Another alternative would be to move the bootloader to high memory and put SDRAM at address 0. In the FPGA configuration, a bootloader would load the image over serial (or from some other media). In the emulator situation, the emulator itself would load the image to address 0 and jump directly to it. From the program’s perspective, it would look the same once it started executing.

Although each of these solutions is fairly straightforward, I haven’t found one that I’m happy with. I think I have a few basic goals:

  1. The three test environments (Verilog simulation, emulation, and FPGA) should be similar enough to be transparent to the code that is executing.
  2. The process of loading code onto FPGA should be fast and easy: ideally one button click.
  3. The mechanism should be simple, easy to understand, and not hamper debugging software or hardware.

I have a tendency to overcomplicate things at times, so I have a nagging feeling that there is a simpler solution that I’m overlooking because of a bad assumption somewhere.
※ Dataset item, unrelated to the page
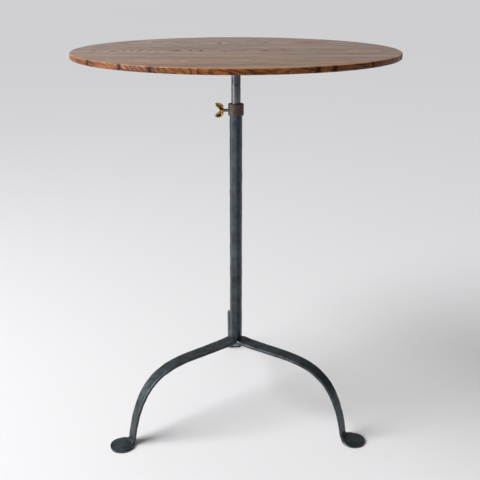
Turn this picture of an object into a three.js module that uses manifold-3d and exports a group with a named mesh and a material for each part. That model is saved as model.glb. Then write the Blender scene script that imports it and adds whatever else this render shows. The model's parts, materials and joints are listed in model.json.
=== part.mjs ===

Update: a few former colleagues gave some good ideas. I ended up making the boot address configurable. The FPGA starts execution in a small boot ROM located in upper memory just below the register space. It reads a program over the serial port to the beginning of memory (I abandoned JTAG for now). I used one of the pushbuttons as a hardware reset on the FPGA board. The Verilog simulator and emulator boot to address 0, where they have already loaded the program. Since all environments assume the binary is statically linked at address 0, I can run the same binaries unmodified in any of them.